Malcolm’s autobiography helped me see that it wasn’t white people, it was how white people see black kids, it was about the system. “The white man is not inherently evil, but America’s racist society influences him to act evilly. The society has produced and nourished a psychology which brings out the lowest, most base part of human beings.”(Malcolm X, The Autobiography of Malcolm X, 378) This is why black kids are being sent out of school and sent to prison. The system makes white people bold.

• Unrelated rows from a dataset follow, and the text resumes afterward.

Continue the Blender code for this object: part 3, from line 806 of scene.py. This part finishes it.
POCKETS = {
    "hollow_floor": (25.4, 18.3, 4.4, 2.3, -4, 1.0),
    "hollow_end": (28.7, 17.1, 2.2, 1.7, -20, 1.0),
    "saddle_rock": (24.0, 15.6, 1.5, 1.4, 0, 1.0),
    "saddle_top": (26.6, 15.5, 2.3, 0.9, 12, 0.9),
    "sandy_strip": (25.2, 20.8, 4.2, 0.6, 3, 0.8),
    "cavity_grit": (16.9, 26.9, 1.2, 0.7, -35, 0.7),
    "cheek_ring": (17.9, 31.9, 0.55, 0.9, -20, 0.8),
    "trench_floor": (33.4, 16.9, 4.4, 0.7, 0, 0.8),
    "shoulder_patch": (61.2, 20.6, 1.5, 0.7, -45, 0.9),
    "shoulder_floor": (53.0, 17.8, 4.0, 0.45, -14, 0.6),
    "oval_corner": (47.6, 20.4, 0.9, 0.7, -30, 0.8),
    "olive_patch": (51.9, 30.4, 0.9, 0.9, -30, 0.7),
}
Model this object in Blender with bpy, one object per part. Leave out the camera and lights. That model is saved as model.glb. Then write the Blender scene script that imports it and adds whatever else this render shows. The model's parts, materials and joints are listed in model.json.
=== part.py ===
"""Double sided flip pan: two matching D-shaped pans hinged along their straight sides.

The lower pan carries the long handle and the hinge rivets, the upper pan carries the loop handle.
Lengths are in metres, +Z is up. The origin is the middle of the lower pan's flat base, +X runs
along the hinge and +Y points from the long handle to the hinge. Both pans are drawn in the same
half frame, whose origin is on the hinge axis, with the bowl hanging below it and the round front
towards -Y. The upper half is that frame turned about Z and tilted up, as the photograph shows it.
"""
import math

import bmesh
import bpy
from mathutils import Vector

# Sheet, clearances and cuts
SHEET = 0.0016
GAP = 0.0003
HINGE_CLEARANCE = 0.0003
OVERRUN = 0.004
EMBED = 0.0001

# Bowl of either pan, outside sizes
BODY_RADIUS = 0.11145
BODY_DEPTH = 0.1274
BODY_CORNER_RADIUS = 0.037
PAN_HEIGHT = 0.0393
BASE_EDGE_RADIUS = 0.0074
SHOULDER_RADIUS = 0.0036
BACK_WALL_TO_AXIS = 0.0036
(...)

I don’t like to share my story and I don’t want sympathy, but I need to share so it doesn’t happen to others. I am sharing my story because I’m tired and I won’t keep sitting around while my sisters and brothers are getting physically and verbally abused by the system. With the help of my family and some of my new teachers, I overcame my obstacles and I am going to be a senior with almost the grades that I wanted, and I’m going to apply to college in the fall. But not everybody is like me and can bounce back the way I did. So for anybody out there that has gone through what I’ve gone through, or is going through what I went through. I just want you to know that you aren’t the only one. Forgive those who have done you wrong, keep building your future and show them how wrong they were about who you are and what you can be.